In Sharon's case, this comes as no surprise. Like his predecessors dating back to Yitzhak Rabin, Sharon has never regarded the democratizing of Palestinian society as a priority. Quite the contrary. Believing that only an iron-fisted ruler could suppress terrorism and make peace, Israeli leaders have actually welcomed Palestinian autocracy. In a notorious comment early in the Oslo years, Rabin assured Israelis that Yasser Arafat would be able to crack down on terrorism since he, unlike Israeli authorities, wouldn't be hampered by a supreme court or human rights groups. The absence of Palestinian democracy and civil liberties, far from being seen as a root of terrorism, was hailed as a boon in fighting it.
But if Sharon has never believed Arab democracy is essential to peace and progress, the same can't be said about Bush. No contemporary political leader has championed freedom and self-government for the people of the Middle East more fervently. None has argued with more conviction that the key to ending terrorism and the fanaticism that spawns it is decent, democratic governance. None has proclaimed a more sweeping doctrine of liberation and human dignity. ''It is the policy of the United States," he avowed in his second inaugural address, ''to seek and support the growth of democratic movements and institutions in every nation and culture, with the ultimate goal of ending tyranny in our world."
In recent months, the bubbling of democratic ferment has lifted hopes across the Middle East. In Iraq, Egypt, Lebanon, Kuwait, even in Syria and Saudi Arabia, an ''Arab spring" is beginning to transform what has been till now the most reactionary region on earth. Sooner than anyone predicted, Bush's faith in democratic revolution has begun to bear fruit to seem not just idealistic, but realistic.
If that faith should have special relevance anywhere, it is in the Palestinian Authority. For it was with regard to the Palestinians that Bush first expressed the idea that diplomatic gains and international legitimacy must be linked to democratic reform. In June 2002, he declared that before there could be a Palestinian state, there would have to be ''a new and different Palestinian leadership . . . not compromised by terror." Palestinian society, he said, must become ''a practicing democracy based on tolerance and liberty."
But with no Israeli interest in promoting Palestinian reform, Bush's principled stand came to naught. Arafat was shunned, but Sharon embraced Arafat's longtime crony Abbas a PLO veteran deeply ''compromised by terror."
Instead of making Palestinian progress on human rights and freedom the price of further Israeli concessions, Sharon announced that Israel would unilaterally withdraw from the Gaza Strip and expel the Jews living there.
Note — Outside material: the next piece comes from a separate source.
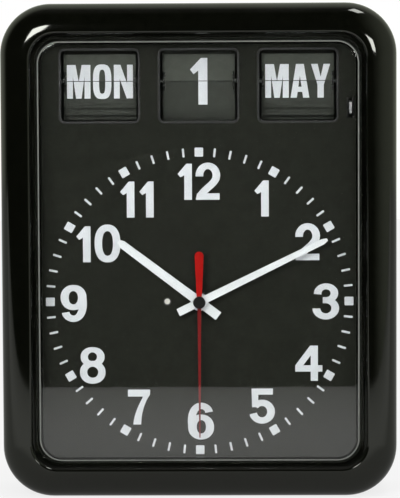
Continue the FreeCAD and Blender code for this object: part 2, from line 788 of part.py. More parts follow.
def make_lift_bar():
    """Upright rod from the cam, cross bar behind the units, three pawls and a link arm."""
    body = new_body("lift_bar")
    bar_low, bar_high = leaf_split_height - 40, leaf_split_height - 36.5
    rod_back = layer(1) + 1.2
    foot = dial_centre_height + 18 + 7.8
    pad(body, "top", foot, bar_high - foot, rectangle(0, rod_back - 0.7, 3, 1.4))
    bar_front, bar_back = 12, 15
    pad(body, "top", bar_low, bar_high - bar_low,
        rectangle(0, (rod_back - 1.4 + bar_back) / 2, 3, bar_back - rod_back + 1.4))
    pad(body, "side", -38.5, 38.5 + 100.4,
        rectangle((bar_front + bar_back) / 2, (bar_low + bar_high) / 2, 3, bar_high - bar_low))
    tip = leaf_split_height - 5
    pawl = polygon([(12.2, bar_low), (13.6, bar_low), (13.6, tip), (12.4, tip + 1),
                    (11.8, tip), (12.2, tip - 3)])
    for name, place, count in UNITS:
        left = place * window_pitch + flap_frame_inside / 2 + 2.2
        pad(body, "side", left, 1.6, pawl)
    link = polygon([(10.5, bar_low), (13.5, bar_low), (13.5, lever_height + 2),
                    (10.5, lever_height + 2)])
    pad(body, "side", 98.4, 2, link)
    pad(body, "side", 100.4, 2.6, many_sided(LEVER_PIVOT_DEPTH + LEVER_ARM, lever_height, 0.9))


def make_rod_guide():
    """Block behind the dial plate that keeps the rod upright."""
    body = new_body("rod_guide")
    rod_middle = layer(1) + 0.5
    pad(body, "top", dial_centre_height + 92, 4,
        rectangle(0, dial_back_y + 3, 12, 6), rectangle(0, rod_middle, 3.1, 1.5))


def make_advance_lever():
    """Hand lever: a tab through the dial's slot, a pivot hole and a slotted rear arm."""
    body = new_body("advance_lever")
    tab = lever_tab_height / 2
    up = lever_height
    tab_back = dial_y + 4
    outline = polygon([(dial_y - 3.5, up - tab + 0.8), (dial_y - 2.7, up - tab), (tab_back, up - tab),
                       (tab_back + 4, up - 3), (8, up - 2.4), (15, up - 2.4), (15, up + 2.4),
                       (8, up + 2.4), (tab_back + 4, up + 3), (tab_back, up + tab),
                       (dial_y - 2.7, up + tab), (dial_y - 3.5, up + tab - 0.8)])
    slot = rectangle(LEVER_PIVOT_DEPTH + LEVER_ARM + 0.15, up, 3.2, 2)
    pad(body, "side", lever_slot_across - lever_thick / 2, lever_thick, outline, slot,
        circle(LEVER_PIVOT_DEPTH, up, 1.05))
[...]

Sharon's retreat will do nothing to encourage democracy. It will simply condemn a million Gaza Arabs to the permanent despotism of the Palestininan Authority.
In Crawford, Bush loyally described Sharon's plan as ''courageous," but he must know that it is nothing of the sort. It is a blow to Israeli democracy no less than to Arab democracy, and a blow to the cause of Middle East freedom for which the United States is sacrificing so much.
For the first time in Israel's history, the United States is led by a president determined to see liberal democracy take root in the Arab world. For the first time, the Arab Middle East is alive with democratic possibility. Never has there been a better opportunity to transform Palestinian society from a dangerous, hate-filled dictatorship into a civilized, self-governing democracy. If Israel squanders this chance to nurture liberty and tolerance in its own back yard, it may never get another.